Dag 16. Discriminatie
Onderzoek naar de gezondheid en het welzijn van jongeren in Nederland laat zien dat een substantieel deel van de kinderen in school discriminatie ervaart. Het gaat om discriminatie vanwege etniciteit, geslacht, seksualiteit, of sociale status en het betreft ongeveer 15% van de kinderen.
Het valt op dat kinderen met een niet-Westerse migratieachtergrond meer kans hebben om gediscrimineerd te worden dan kinderen zonder migratieachtergrond.
Een van de kernbeginselen van het VN-Kinderrechtenverdrag (artikel 2) is dat kinderen beschermd moeten worden tegen discriminatie van welke aard dan ook, ongeacht onder meer etniciteit, huidskleur, geslacht, taal, godsdienst, welstand en maatschappelijke afkomst. Dit vraagt van de overheid dat zij niet zelf discrimineert, maar ook dat hij voorwerpen schept om discriminatie te voorkomen. Discriminatie in de context van onderwijs staat haaks op de doelen van onderwijs, die eveneens in het Kinderrechtenverdrag te vinden zijn. Onderwijs zou volgens artikel 29 van het verdrag onder andere gericht moeten zijn op het bijbrengen van respect voor de rechten van de mens en fundamentele vrijheden en voor andere beschavingen. Ook zou onderwijs kinderen moeten voorbereiden op een leven in een vrije samenleving waar begrip is en vrede, verdraagzaamheid, gelijkheid en vriendschap tussen verschillende bevolkingsgroepen. Discriminatie draagt hier niet aan bij.

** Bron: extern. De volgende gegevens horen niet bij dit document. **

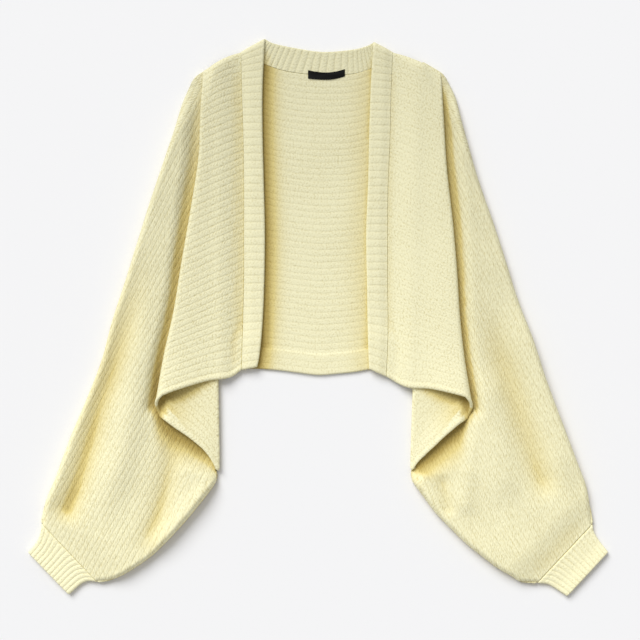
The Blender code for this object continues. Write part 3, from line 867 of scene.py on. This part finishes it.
# The back: its inside face shows between the bands, with a turned hem. Neck seam and hem as x and y
back = {
    "ridges": 48,
    "ridgeDepth": 0.13,     # as a part of the cloth's half thickness
    "perRidge": 6,
    "columns": 56,
    "pitch": 8.3,
    "width": 265,
    "neck": ((-100, 344), (-84, 335.5), (-72, 331), (-42, 321), (0, 316), (42, 317), (70, 325), (86, 334),
             (97, 345)),
    "hem": ((-129, -70), (-99, -67), (-75, -67), (-50, -69), (-26, -72), (0, -75), (23, -73.5), (48, -71),
            (66, -68), (91, -68), (124, -70)),
    "hemDepth": 26,
    "hemThicker": 0.6,
    "hemEdge": 0.07,        # depth of the line where the turned hem ends
    "clear": 0.4,           # from the armholes
    "inset": 3.2,           # the fronts roll down over the back's shoulder edge
    "waves": (0.25, 70),
    "seed": 21,
    "crease": {"path": ((20, -20), (21, -48), (19, -70)), "width": 3.0, "height": -0.5},
}


def backPanel(material):
    lines = meshLines(back["ridges"], back["perRidge"], (0.04, 0.1))
    down = (lines / back["ridges"])[:, None]
    part = meshLines(1, back["columns"] - 1, (0.002, 0.006))
    right, left = armholes["right"][0], armholes["left"][0]
    topX = right[0] + back["clear"] + (left[0] - right[0] - 2 * back["clear"]) * part
    top = np.interp(topX, *np.vstack([right, evenly(back["neck"], 60), left]).T)
    top = top - back["inset"] * eased((np.abs(topX) - 92) / 8) - 0.1
    right, left = armholeX("right", back["hem"][0][1]), armholeX("left", back["hem"][-1][1])
    lowX = right + back["clear"] + (left - right - 2 * back["clear"]) * part
    low = np.interp(lowX, *evenly(back["hem"], 80).T)
    flat = np.stack([topX + (lowX - topX) * down, top + (low - top) * down], axis=-1)
    fromHem = flat[..., 1] - low
    turned = 1 - eased((fromHem - back["hemDepth"]) / 1.8)
    thick = layers["half"] - 0.15 + back["hemThicker"] * turned
    wavy, span = back["waves"]
    height = thick + 0.55 + wavy * (1 + gentleWaves(flat, span, back["seed"]))
    mid = leveled(flat, height + softFold(flat, back["crease"]))
    along = part * back["width"]
    rim = rounded(np.minimum(along, back["width"] - along), 1.3)
    rim = rim * rounded(fromHem, 2.0) * rounded(top - flat[..., 1], 0.4)
    relief = back["ridgeDepth"] * ribGroove(lines, 0.9)[:, None] * (1 - 0.75 * turned)
    relief = relief + back["hemEdge"] * np.exp(-((fromHem - back["hemDepth"]) / 1.1) ** 2)
    across = lines[:, None] * back["pitch"]
    sheets = clothShell(mid, upwardNormals(mid), thick * rim, relief, along, across)
    piece = clothPiece("backKnit", sheets, material)
    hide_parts("back_panel")
    return piece


# The neck band, linked to the front bands at both shoulders. Edges as x and y of the upper one,
# then of its seam
neckRib = {
    "ribs": 26,
    "perRib": 7,
    "pitch": 9.2,
    "half": 1.5,
    "rise": 1.4,            # how much higher its upper edge stands
    "lap": 0.15,            # how far it laps onto the back
    "ribDepth": 0.34,
    "rows": 14,
    "edges": ((-69, 363, -100, 344), (-58, 357, -72, 331), (-30, 351, -42, 321), (6, 346, 0, 316),
              (42, 348.5, 42, 317), (62, 353, 70, 325), (72, 358, 97, 345)),
}


def neckBand(material):
    lines = meshLines(neckRib["ribs"], neckRib["perRib"], (0.04, 0.1))
    part = lines / neckRib["ribs"]
    table = curveThrough(neckRib["edges"], part * (len(neckRib["edges"]) - 1))
    top, seam = table[:, :2], table[:, 2:]
    seam = seam - unit(top - seam) * neckRib["lap"]
    down = meshLines(1, neckRib["rows"] - 1, (0.015, 0.04))
    flat = between(top, seam, down)
    ends = eased(np.minimum(part, 1 - part) / 0.12)[:, None]
    mid = leveled(flat, neckRib["half"] + 0.3 + neckRib["rise"] * ends * (1 - down))
    wide = np.linalg.norm(seam - top, axis=1)[:, None]
    along = down * wide
    fromEnd = np.minimum(lines, neckRib["ribs"] - lines) * neckRib["pitch"]
    rim = rounded(along, 2.0) * rounded(wide - along, 0.4) * rounded(fromEnd, 1.5)[:, None]
    relief = neckRib["ribDepth"] * ribGroove(lines, 0.8)[:, None] * (1 - 0.6 * eased(1.5 - along / 2.5))
    across = lines[:, None] * neckRib["pitch"]
    sheets = clothShell(mid, upwardNormals(mid), neckRib["half"] * rim, relief, along, across)
    piece = clothPiece("neckBandRib", sheets, material)
    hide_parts("neck_band")
    return piece


# Neck label: a bare strip of woven satin, sewn on at both ends
label = {
    "top": ((-13, 322), (-2, 320), (11, 319), (24, 320.5), (35, 323.5)),
    "low": ((-13, 311), (-2, 310), (11, 309.5), (24, 311), (35, 314)),
    "columns": 40,
    "rows": 18,
    "width": 48.0,
    "depth": 10.5,
    "half": 0.35,
    "level": 4.1,
    "ripple": 0.25,         # it lies in two shallow waves along its lower edge
    "warp": "#050505",
    "weft": "#0F0E0D",
    "thread": 0.5,          # drawn coarser than the real 0.1, which is too fine to show
}


def satinMaterial():
    # Woven polyester satin: long floats give a soft sheen along the width
    material, shader = newMaterial("wovenSatin", 0.55, 0.12)
    shader.inputs["Anisotropic"].default_value = 0.5
    tree = material.node_tree
    place = addNode(tree, "UVMap", {}, uv_map="knit")
    threads = 1000 / label["thread"] / 6.28
    weave = addNode(tree, "TexWave", {"Vector": place, "Scale": threads, "Distortion": 1.5, "Detail": 2.0},
                    wave_type="BANDS", bands_direction="Y")
    bump = addNode(tree, "Bump", {"Strength": 0.4, "Distance": 0.1 * mm, "Height": weave})
    colour = addNode(tree, "Mix", {0: weave, 6: linear(label["warp"]), 7: linear(label["weft"])}, 2,
                     data_type="RGBA")
    tree.links.new(bump, shader.inputs["Normal"])
    tree.links.new(colour, shader.inputs["Base Color"])
    return material


def neckLabel(material):
    columns = label["columns"]
    top, low = evenly(label["top"], columns), evenly(label["low"], columns)
    part = meshLines(1, label["rows"] - 1, (0.02, 0.05))[:, None]
    flat = top + (low - top) * part[..., None]
    ripple = label["ripple"] * np.sin(np.linspace(0, 4 * math.pi, columns))
    mid = leveled(flat, label["level"] + ripple * part)
    across = part * label["depth"]
    along = np.linspace(0, label["width"], columns)
    fromEnd = np.minimum(along, label["width"] - along)
    rim = rounded(np.minimum(across, label["depth"] - across), 0.5) * rounded(fromEnd, 0.5)
    # a dent along each sewn end
    stitched = np.exp(-((fromEnd - 2) / 0.7) ** 2)
    sheets = clothShell(mid, upwardNormals(mid), label["half"] * rim, 0.5 * stitched, along, across)
    piece = clothPiece("neckLabelSatin", sheets, material)
    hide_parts("neck_label")
    return piece


# Pitch of the ribs, slant of the stitches, depth of grooves and of stitches in millimetres, and how strong
# the painted shade is in the gaps between stitches and in those between ribs
knitSizes = {
    "FrontRight": (fronts["pitch"], 0.4, 0.12, 0.2, 0.46, 1.35),
    "FrontLeft": (fronts["pitch"], 0.4, 0.02, 0.18, 0.42, 0.5),
    "SleeveRight": (sleeves["right"]["pitch"], 0.3, 0.12, 0.25, 0.5, 1.5),
    "SleeveLeft": (sleeves["left"]["pitch"], 0.3, 0.12, 0.25, 0.5, 1.5),
    "Back": (back["pitch"], 0.3, 0.04, 0.14, 0.36, 1.0),
    "Band": (bands["pitch"], 0.4, 0.06, 0.12, 0.3, 1.5),
    "Cuff": (cuffs["pitch"], 0.4, 0.15, 0.15, 0.35, 1.5),
    "Neck": (neckRib["pitch"], 0.4, 0.15, 0.15, 0.35, 1.5),
}
knits = {name: knitMaterial("ribKnit" + name, *sizes) for name, sizes in knitSizes.items()}
print(len(knits), "knits ready")

pieces = {}
for side in ("right", "left"):
    pieces[f"front_{side}"] = frontPanel(side, knits["Front" + side.title()])
    pieces[f"sleeve_{side}"] = sleeve(side, knits["Sleeve" + side.title()])
    pieces[f"cuff_{side}"] = cuff(side, knits["Cuff"])
    pieces[f"band_{side}"] = frontBand(side, knits["Band"])
pieces["back"] = backPanel(knits["Back"])
pieces["neck"] = neckBand(knits["Neck"])
pieces["label"] = neckLabel(satinMaterial())

# Painted shade: how far each place lies in a fold, up to 1, and to 2 where it is deepest; the knit's colour
# is darkened by it. It is in one where the garment round it is higher, where it is close beside a piece
# that overhangs it and would shade it, and in the troughs of its own folds
hollows = {
    "cell": 3.0,            # the top of the garment on a grid of this, smoothed over this much:
    "reach": (7.0, 16.0),
    "margin": 40,
    "towardsLight": (-3.0, 4.0),
    "least": 0.8,           # from this far below what is round it
    "deepest": 3.6,         # to this far below
    "below": {"right": (300, 240), "left": (330, 60)},    # begins this high, deepens over this much,
    "shoulderPart": 0.3,    # from this part of its depth
    "besideFold": (10.0, 0.35),     # painted shade beside the front's hanging edge: how wide and how deep
    # painted shadow that each band casts on the back beside it: how wide and how deep
    "besideBand": {"right": (17.0, 1.8), "left": (22.0, 0.5)},
    # the same painted shadow beside the hem, then over what part it fades and how far inside the fold it
    # begins
    "besideHem": {"right": (32.0, 2.2, 0.6, -6.0), "left": (36.0, 2.2, 0.12, 3.0)},
    "hemEnds": (16, 0.4),   # its upper end fades over this much, and it is narrower by this at the lower
    # painted shade inside the lower end of the hanging fold: how wide and how deep
    "inCorner": (36.0, 1.15),
    "troughs": 0.09,        # for each millimetre of a trough's depth
}


def smoothed(grid, reach):
    count = int(3 * reach / hollows["cell"]) + 1
    weights = np.exp(-0.5 * (np.arange(-count, count + 1) * hollows["cell"] / reach) ** 2)
    weights /= weights.sum()
    for axis in (0, 1):
        grid = np.apply_along_axis(lambda line: np.convolve(line, weights, mode="same"), axis, grid)
    return grid


def beside(places, line, wide, deep):
    off, _, _ = nearPath(places, line)
    return deep * np.exp(-(off / wide) ** 2)


# Painted shade on a sleeve: beside the front that lies on it, beside that front's hem and in the troughs of
# the sleeve's folds, weaker towards the shoulder
def sleevePaintedShade(side, places, value):
    lid = hangingLine(side)
    begins, deepens = hollows["below"][side]
    value = value + beside(places, lid, *hollows["besideFold"])
    least = hollows["shoulderPart"]
    value = value * (least + (1 - least) * eased((begins - places[:, 1]) / deepens))
    hem = lid[fronts["foldPoints"] - 1:]
    wide, deep, fading, inside = hollows["besideHem"][side]
    near, narrower = hollows["hemEnds"]
    off, along, _ = nearPath(places, hem)
    ends = eased((abs(hem[0, 0]) - np.abs(places[:, 0]) - inside) / near) * eased((1.03 - along) / fading)
    value = value + deep * np.exp(-(off / (wide * (1 - narrower * along))) ** 2) * ends
    troughs = sum(np.maximum(-softFold(places, fold), 0) for fold in sleeves[side]["folds"])
    return value + troughs * hollows["troughs"]


# Painted shade for every piece, from how far each point lies below the garment's smoothed top, sampled a
# little towards the light
def paintShadeInHollows():
    low = np.array(cadBox[0])[:2] / mm - hollows["margin"]
    high = np.array(cadBox[1])[:2] / mm + hollows["margin"]
    top = np.zeros(((high - low) / hollows["cell"]).astype(int) + 1)
    places = {}
    for name, piece in pieces.items():
        place = np.zeros(len(piece.data.vertices) * 3)
        piece.data.vertices.foreach_get("co", place)
        place = place.reshape(-1, 3) / mm
        row, column = ((place[:, :2] - low) / hollows["cell"]).astype(int).T
        np.maximum.at(top, (row, column), place[:, 2])
        places[name] = place
    around = sum(smoothed(top, reach) for reach in hollows["reach"]) / len(hollows["reach"])
    for name, place in places.items():
        flat = place[:, :2]
        row, column = ((flat + hollows["towardsLight"] - low) / hollows["cell"]).astype(int).T
        depth = around[row, column] - place[:, 2] - hollows["least"]
        value = np.clip(depth / (hollows["deepest"] - hollows["least"]), 0, 1)
        kind, _, side = name.partition("_")
        if kind == "sleeve":
            value = sleevePaintedShade(side, flat, value)
        elif kind == "back":
            for bandSide, shape in hollows["besideBand"].items():
                value = value + beside(flat, evenly(bands[bandSide], 40), *shape)
        elif kind == "front":
            # painted shade inside the hanging fold, at its lower end
            corner = np.array([fronts[side]["rows"][-1][2:4]])
            underneath = place[:, 2] < layers["under"] + 6
            value = value + beside(flat, np.vstack([corner, corner + 1]), *hollows["inCorner"]) * underneath
        # the painted shade, kept on each point for the knit's colour to darken by
        paintedShade = pieces[name].data.attributes.new("paintedShade", "FLOAT", "POINT")
        paintedShade.data.foreach_set("value", np.clip(value, 0, 2).astype(np.float32))


paintShadeInHollows()
print("hollows shaded")

# The pale surface that it lies on, soft daylight from the upper left, and a pale room
studio = {
    "floorSize": 40,
    "floorLevel": -0.0003,
    "floorColour": "#F2F2F3",
    "sunStrength": 2.75,
    "sunAngle": 36,         # degrees across: a large soft source
    "sunHeight": 42,
    "sunFrom": 120,         # degrees round from +X, so from the upper left
    "room": "#FFFFFF",
    "roomStrength": 0.442,
    "lens": 100,
    "sensor": 36,
    "across": 0.832,        # metres of the surface across the view
    "centre": (0.0026, -0.0033),
    "clothLevel": 0.008,
    "seesTo": 20,
}
bpy.ops.mesh.primitive_plane_add(size=studio["floorSize"], location=(0, 0, studio["floorLevel"]))
floor = bpy.context.object
floor.name = "paleFloor"
floorPaint, floorShader = newMaterial("mattPaperFloor", 0.95, 0.1)
floorShader.inputs["Base Color"].default_value = linear(studio["floorColour"])
floor.data.materials.append(floorPaint)

sun = bpy.data.objects.new("softWindow", bpy.data.lights.new("softWindow", "SUN"))
sun.data.energy = studio["sunStrength"]
sun.data.angle = math.radians(studio["sunAngle"])
sun.rotation_euler = (0, math.radians(90 - studio["sunHeight"]), math.radians(studio["sunFrom"]))
bpy.context.scene.collection.objects.link(sun)
room = bpy.data.worlds.new("paleRoom")
room.use_nodes = True
background = room.node_tree.nodes["Background"]
background.inputs["Color"].default_value = linear(studio["room"])
background.inputs["Strength"].default_value = studio["roomStrength"]
bpy.context.scene.world = room
bpy.context.scene.view_settings.view_transform = "Standard"

camera = bpy.data.objects.new("fromAbove", bpy.data.cameras.new("fromAbove"))
camera.data.lens = studio["lens"]
camera.data.sensor_width = studio["sensor"]
camera.data.clip_end = studio["seesTo"]
distance = studio["across"] * studio["lens"] / studio["sensor"]
camera.location = (*studio["centre"], distance + studio["clothLevel"])
bpy.context.scene.collection.objects.link(camera)
bpy.context.scene.camera = camera
print("floor, light and camera ready")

Onderzoek laat ook zien dat discriminatie door andere jongeren vaker wordt gerapporteerd dan discriminatie door leraren of volwassenen buiten school. Dat kinderen echter wel last kunnen hebben van de manier waarop hun ouders worden bejegend laat het verhaal van vandaag treffend zien.
Lange witte tuniek
Een school in de regio Amsterdam. Elke dag brengt een vader, gekleed in een lange witte tuniek, zijn twee kinderen naar school. Vader runt het huishouden. Moeder heeft een voltijdsbaan als accountant. Kinderen hebben het naar hun zin op school. Hoewel hun ouders nog moeite hebben met de Nederlandse taal, geldt dat voor de kinderen niet. Ze nemen moeiteloos deel aan het leven in de klas en in de school. Ze hebben veel vriendjes en vriendinnetjes.

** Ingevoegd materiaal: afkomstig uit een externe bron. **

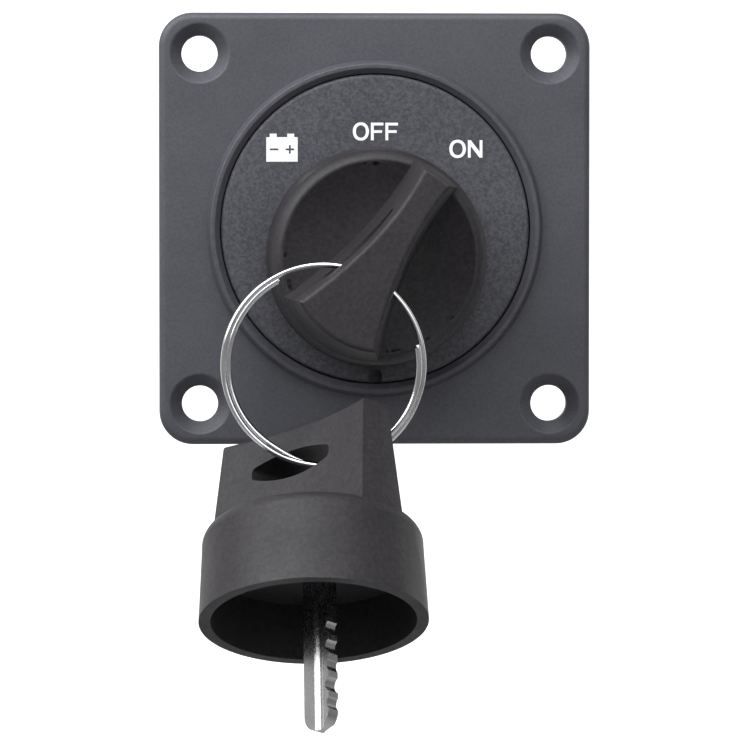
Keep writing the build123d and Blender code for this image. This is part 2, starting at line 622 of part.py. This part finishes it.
def key(place, prefix):
    """One key at the given place, where z is its axis and y points to the fin's narrow end."""
    crest = (SHOULDER_R - SHOULDER_IN, SKIRT_HEIGHT)
    with BuildPart() as knob:
        with BuildSketch(Plane.XZ):
            with BuildLine():
                Polyline((0, DISH_FLOOR), (0, 0), (RIM_R, 0), (SHOULDER_R, SHOULDER_START))
                RadiusArc((SHOULDER_R, SHOULDER_START), crest, -(SKIRT_HEIGHT - SHOULDER_START))
                TangentArc((DISH_FLOOR_R, DISH_FLOOR), crest, tangent=(1, 0))
                Line((DISH_FLOOR_R, DISH_FLOOR), (0, DISH_FLOOR))
            make_face()
        revolve(axis=Axis.Z)
        fillet(knob.edges().filter_by(GeomType.CIRCLE).sort_by(Axis.Z)[-1], CREST_R)
        loft([fin_outline(Plane.XY.offset(FIN_ROOT), *FIN_ROOT_OUTLINE),
              fin_outline(Plane.XY.offset(KNOB_HEIGHT), *FIN_TOP_OUTLINE)])
        fillet(knob.faces().sort_by(Axis.Z)[-1].edges(), FIN_EDGE_R)
        with BuildSketch(Plane.XY):
            Circle(CUP_R)
        extrude(amount=CUP_DEPTH, mode=Mode.SUBTRACT)
        # Slot through the fin for the ring, bowed above and below, with blunt ends
        with BuildSketch(Plane.YZ):
            with BuildLine():
                middle = KNOB_HEIGHT - SLOT_DROP
                start = SLOT_SHIFT - SLOT_LENGTH / 2
                end = SLOT_SHIFT + SLOT_LENGTH / 2
                low = ThreePointArc((start, middle - SLOT_END / 2), (SLOT_SHIFT, middle - SLOT_HEIGHT / 2),
                                    (end, middle - SLOT_END / 2))
                high = ThreePointArc((start, middle + SLOT_END / 2), (SLOT_SHIFT, middle + SLOT_HEIGHT / 2),
                                     (end, middle + SLOT_END / 2))
                Line(low @ 0, high @ 0)
                Line(low @ 1, high @ 1)
            opening = make_face()
            fillet(opening.vertices(), SLOT_EDGE_R)
        extrude(amount=RIM_R, both=True, mode=Mode.SUBTRACT)
        with BuildSketch(Plane.XY.offset(CUP_DEPTH)):
            with Locations((0, BLADE_SHIFT)):
                Rectangle(BLADE_THICK, BLADE_WIDTH)
        extrude(amount=BLADE_ROOT - CUP_DEPTH, mode=Mode.SUBTRACT)
    keep(knob, f"{prefix}key_knob", place)

    # The blade stands a little off the key's axis, towards the fin's narrow end
    half = BLADE_WIDTH / 2
    near = BLADE_SHIFT + half
    far = BLADE_SHIFT - half
    tip = -BLADE_REACH
    with BuildPart() as blade:
        with BuildSketch(Plane.YZ.offset(-BLADE_THICK / 2)):
            with BuildLine():
                Polyline((far, tip + half), (far, BLADE_ROOT), (near, BLADE_ROOT), (near, tip + half))
                ThreePointArc((near, tip + half), (BLADE_SHIFT, tip), (far, tip + half))
            make_face()
            # Round-bottomed cuts in the edge nearer the fin's narrow end
            for number, cut in enumerate(BLADE_CUTS):
                with Locations((near + CUT_R - cut, tip + FIRST_CUT + number * WAFER_STEP)):
                    Circle(CUT_R, mode=Mode.SUBTRACT)
        extrude(amount=BLADE_THICK)
        # Round-bottomed groove along each face, from the tip into the cup
        for side in (-1, 1):
            with BuildSketch(Plane.XY.offset(CUP_DEPTH - GROOVE_R)):
                with Locations((side * (BLADE_THICK / 2 + GROOVE_R - GROOVE_DEPTH), GROOVE_SHIFT)):
                    Circle(GROOVE_R)
            extrude(amount=-(BLADE_REACH + CUP_DEPTH), mode=Mode.SUBTRACT)
    keep(blade, f"{prefix}key_blade", place)


key(key_plane.location, "")
spare_place = Location(SPARE_ORIGIN) * Rot(-SPARE_TILT, 0, 0) * Rot(0, 0, -90 - SPARE_TURN)
key(spare_place, "spare_")

# Split ring: a wire coil of less than two turns, through the slots of both fins
ring_place = Plane(origin=RING_CENTRE, x_dir=(1, 0, 0), z_dir=(0, -1, 0)).location * Rot(0, 0, RING_START)
with BuildPart(mode=Mode.PRIVATE) as wire_coil:
    with BuildLine():
        wire_path = Helix(RING_PITCH, RING_PITCH * RING_TURNS, RING_R,
                          center=(0, 0, -RING_PITCH * RING_TURNS / 2))
    with BuildSketch(Plane(origin=wire_path @ 0, z_dir=wire_path % 0)):
        Circle(WIRE_R)
    sweep(is_frenet=True)
with BuildPart() as key_ring:
    add(ring_place * wire_coil.part)
keep(key_ring, "key_ring")
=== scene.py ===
"""Looks of the key-operated battery switch: materials, markings, split ring, threads and studio."""

import json
import math

import bmesh
import bpy
from mathutils import Matrix, Vector


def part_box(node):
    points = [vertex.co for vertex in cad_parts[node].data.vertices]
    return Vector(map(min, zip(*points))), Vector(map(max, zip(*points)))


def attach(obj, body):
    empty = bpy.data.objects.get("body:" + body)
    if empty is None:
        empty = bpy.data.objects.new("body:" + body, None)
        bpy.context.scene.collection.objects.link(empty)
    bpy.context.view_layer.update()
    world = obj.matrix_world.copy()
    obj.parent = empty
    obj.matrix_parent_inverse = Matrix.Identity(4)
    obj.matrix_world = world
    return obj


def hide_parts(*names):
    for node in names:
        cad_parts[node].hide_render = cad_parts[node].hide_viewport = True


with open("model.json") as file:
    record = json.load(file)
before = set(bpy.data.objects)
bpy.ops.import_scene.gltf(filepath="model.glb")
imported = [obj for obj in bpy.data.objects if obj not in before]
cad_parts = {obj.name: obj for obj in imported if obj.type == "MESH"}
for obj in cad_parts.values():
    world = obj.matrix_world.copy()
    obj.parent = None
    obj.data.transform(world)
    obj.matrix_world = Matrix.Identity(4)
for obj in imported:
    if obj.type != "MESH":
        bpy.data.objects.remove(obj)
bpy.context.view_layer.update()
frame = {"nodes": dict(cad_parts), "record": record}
nodes = frame["nodes"]
MM = 0.001

# Places taken from the frame
DIAL_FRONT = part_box("dial")[0].y
KEY_AXIS = Vector((0, 0, (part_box("lock_barrel")[0].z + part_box("lock_barrel")[1].z) / 2))


# ---------------------------------------------------------------- materials
# Noise scales are in features per metre, colours are linear and depths are in metres
NOISE_MIDDLE = (0.3, 0.7)
CLOUD_SCALE = 70
CLOUD_EDGES = (0.32, 0.68)
# The speckle's scale is this much of the grain's
SPECK_RATIO = 0.85
SPECK_EDGES = (0.36, 0.64)
SPECK_DARK = (0.30, 0.30, 0.31)
SPECK_LIGHT = (1.5, 1.5, 1.5)
HANDLING_SCALE = 240
HANDLING_STRETCH = (1, 1, 0.35)
WAVE_SCALE = 55
WAVE_DEPTH = 0.00002
TARNISH_SCALE = 180
TARNISH_SHADE = 0.8
INK_SCALE = 2600
BLOOM_SCALE = 400
ROUND_WIRE = (1, 1, 1)
DRAWN_ALONG_Y = (1, 0.12, 1)
DRAWN_ALONG_Z = (1, 1, 0.08)
CAST_ALONG_Y = (1, 0.2, 1)


class Shader:
    """A small helper that builds one node material around a Principled BSDF."""

    def __init__(self, name, **inputs):
        self.material = bpy.data.materials.new(name)
        self.material.use_nodes = True
        self.tree = self.material.node_tree
        self.surface = self.tree.nodes["Principled BSDF"]
        self.coords = self.add("ShaderNodeTexCoord").outputs["Object"]
        for key, value in inputs.items():
            self.surface.inputs[key.replace("_", " ")].default_value = value

    def add(self, kind, **settings):
        node = self.tree.nodes.new(kind)
        for key, value in settings.items():
            setattr(node, key, value)
        return node

    def link(self, source, target):
        self.tree.links.new(source, target)

    def noise(self, scale, detail, roughness=0.55, stretch=(1, 1, 1)):
        """Noise in object space; scale is in features per metre."""
        mapping = self.add("ShaderNodeMapping")
        mapping.inputs["Scale"].default_value = stretch
        self.link(self.coords, mapping.inputs["Vector"])
        node = self.add("ShaderNodeTexNoise")
        node.inputs["Scale"].default_value = scale
        node.inputs["Detail"].default_value = detail
        node.inputs["Roughness"].default_value = roughness
        self.link(mapping.outputs["Vector"], node.inputs["Vector"])
        return node.outputs["Fac"]

    def ramp(self, source, stops):
        """Map a value through (position, colour) stops."""
        node = self.add("ShaderNodeValToRGB")
        elements = node.color_ramp.elements
        for index, (position, colour) in enumerate(stops):
            element = elements[index] if index < 2 else elements.new(position)
            element.position = position
            element.color = (*colour, 1.0)
        self.link(source, node.inputs["Fac"])
        return node.outputs["Color"]

    def map_range(self, source, from_low, from_high, low, high):
        """Map from_low..from_high of a value to low..high."""
        node = self.add("ShaderNodeMapRange")
        node.inputs["From Min"].default_value = from_low
        node.inputs["From Max"].default_value = from_high
        node.inputs["To Min"].default_value = low
        node.inputs["To Max"].default_value = high
        self.link(source, node.inputs["Value"])
        return node.outputs["Result"]

    def spread(self, source, low, high):
        """Map the middle of a noise, where most of its values are, to low..high."""
        return self.map_range(source, *NOISE_MIDDLE, low, high)

    def bump(self, source, depth, below=None):
        """Add relief of the given depth in metres, on top of the relief below it."""
        node = self.add("ShaderNodeBump")
        node.inputs["Distance"].default_value = depth
        node.inputs["Strength"].default_value = 1.0
        self.link(source, node.inputs["Height"])
        if below is not None:
            self.link(below, node.inputs["Normal"])
        return node.outputs["Normal"]

    def finish(self, colour=None, roughness=None, normal=None):
        for source, target in ((colour, "Base Color"), (roughness, "Roughness"), (normal, "Normal")):
            if source is not None:
                self.link(source, self.surface.inputs[target])
        return self.material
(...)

Op een dag komt vader ontdaan naar de directeur die buiten op het plein staat om de leerlingen te verwelkomen. Hij is erg emotioneel. Hij is door een andere vader onheus bejegend. Hij is aangesproken op zijn Islamitische achtergrond met als gevolg een vervelende woordenwisseling in het bijzijn van de kinderen. De kinderen kijken de directeur met grote ogen aan; ze zijn stil. Ook andere kinderen hebben gezien wat er gebeurde.
Op gesprek
Omdat vader de Nederlandse taal nog niet zo goed beheerst, is hij niet altijd in staat duidelijk te communiceren. En wanneer hij aangevallen wordt, zoals nu is gebeurd, heeft hij moeite de juiste antwoorden te formuleren. Door zijn machteloosheid wordt hij woedend en is hij bang dat hij zich niet meer kan beheersen. De directeur wil voorkomen dat een en ander uit de hand loopt. Maar bovenal wil ze ervoor zorgen dat de kinderen geen last ondervinden van het negatieve gedrag van de ouders. Uiteindelijk besluit de directeur een gesprek tussen beide ouderparen te organiseren, op school, in zijn kamer. Het is geen gemakkelijk gesprek, maar het lukt: de handen worden uitgestoken. Gelukkig maar, vooral voor de kinderen.